Telles sont les dix Karmas négatifs de base. Les connaissant, nous les considérerons comme de véritables ennemis particulièrement malfaisants et nous nous efforcerons de les éliminer. Par l’abandon des dix non-vertus, nous accumulerons les dix vertus.
Lorsque nous serons attirés par l’une de ces actions négatives, nous devrons l’appréhender comme un serpent venimeux lové sur nos genoux que nous voudrions chasser au plus vite. Toutefois, même si un tel serpent venait à nous mordre, il pourrait certes nous faire beaucoup de mal et même nous tuer. Mais il ne pourrait pas, comme le font les actions négatives, nous précipiter pour très longtemps dans les pires souffrances des renaissances inférieures.

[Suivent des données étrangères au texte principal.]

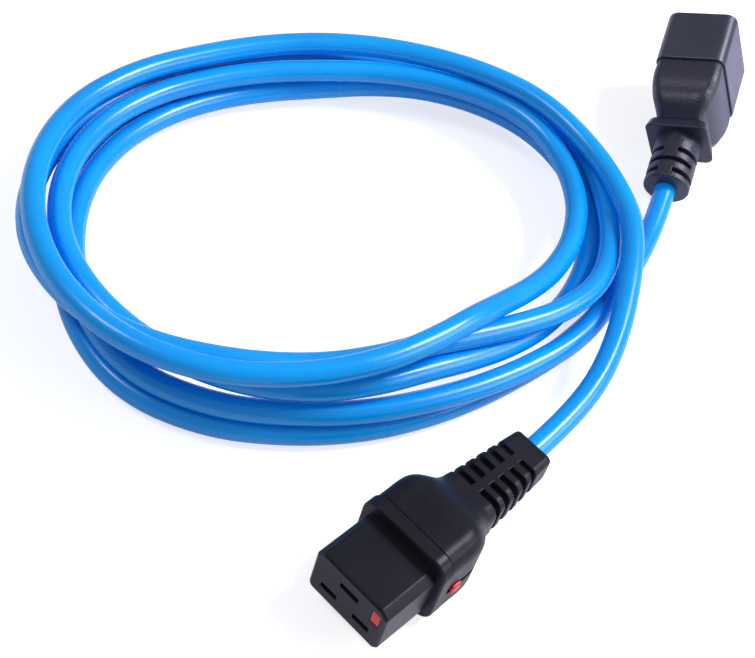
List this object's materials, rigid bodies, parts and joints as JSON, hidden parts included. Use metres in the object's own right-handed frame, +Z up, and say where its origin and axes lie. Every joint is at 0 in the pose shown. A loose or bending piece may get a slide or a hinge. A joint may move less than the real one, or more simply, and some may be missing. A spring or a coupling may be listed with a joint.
{
  "type": "c19 power connector",
  "caption": "Moulded line socket with a rectangular nose, slot contacts, a red sliding lock release and a ribbed strain relief, on a loosely coiled round cord ending in a shrouded plug.",
  "frame": {"origin": "bottom centre of the connector's own box, from the mating face to the end of its strain relief, without cord and plug", "axes": "-Y out of the mating face, +Y along the cord's way out, +Z up from the flat underside with the earth slot uppermost, +X towards the lock release"},
  "size_m": [0.2226, 0.3017, 0.0467],
  "materials": {
    "hard_black": "fine satin moulding",
    "soft_black": "satin soft PVC overmould",
    "natural_nylon": "satin",
    "spring_steel": "satin",
    "lock_red": "semi gloss",
    "brass": "rolled",
    "plated_pin": "bright nickel plating",
    "cord_blue": "satin PVC sheath",
    "core_brown": "satin PVC",
    "core_blue": "satin PVC",
    "core_green": "satin PVC"
  },
  "bodies": {
    "connector": {"socket_block": "hard_black", "contact_carrier": "natural_nylon", "lock_plate": "spring_steel", "slider_spring": "spring_steel", "connector_body": "soft_black", "line_contact": "brass", "neutral_contact": "brass", "earth_contact": "brass", "line_core": "core_brown", "neutral_core": "core_blue", "earth_core": "core_green", "cord_lead": "cord_blue", "cord_coil": "cord_blue", "cord_tail": "cord_blue", "plug_shroud": "hard_black", "plug_body": "soft_black", "plug_line_pin": "plated_pin", "plug_neutral_pin": "plated_pin", "plug_earth_pin": "plated_pin", "plug_line_core": "core_brown", "plug_neutral_core": "core_blue", "plug_earth_core": "core_green"},
    "lock_release": {"lock_slider": "lock_red"}
  },
  "joints": [
    {"name": "release_slide", "type": "slide", "parent": "connector", "child": "lock_release", "axis": [0, 1, 0], "range_m": [0, 0.0045], "stiffness_N_per_m": 600, "springref_m": -0.002, "deforming": ["slider_spring"]}
  ]
}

Les Karmas non vertueux sont donc bien plus dangereux que le plus venimeux des serpents.
Nous devrons méditer sur tous ces points pour en acquérir la réalisation. C’est ce qui est signifié par «préliminaires». Dans un sens plus large, ce que l’on appelle «pratiques préliminaires» inclut l’offrande du Mandala, le Gourou Yoga, la prière en sept branches etc.
Le plus important, c’est de méditer sur ce que l’on a étudié. Il ne suffit pas de recevoir des enseignements. L’essentiel, c’est de les intégrer à notre vie quotidienne, d’observer tous les évènements et de les inclure à notre pratique jusqu’à ce que nous parvenions à une véritable réalisation intérieure de ce que nous avons appris. Si nous nous contentons de recevoir des enseignements sans jamais les appliquer, nous serons comme celui qui n’a pas d’argent mais va de magasin en magasin, examine tous les articles et en demande le prix sans pouvoir rien acheter. L’enseignement n’a d’utilité que s’il est mis en pratique. Sinon, il est gaspillé.
Ici, concrètement, pratiquer le Dharma, cela signifie développer l’esprit d’éveil, la Bodhicitta conventionnelle et la Bodhicitta ultime.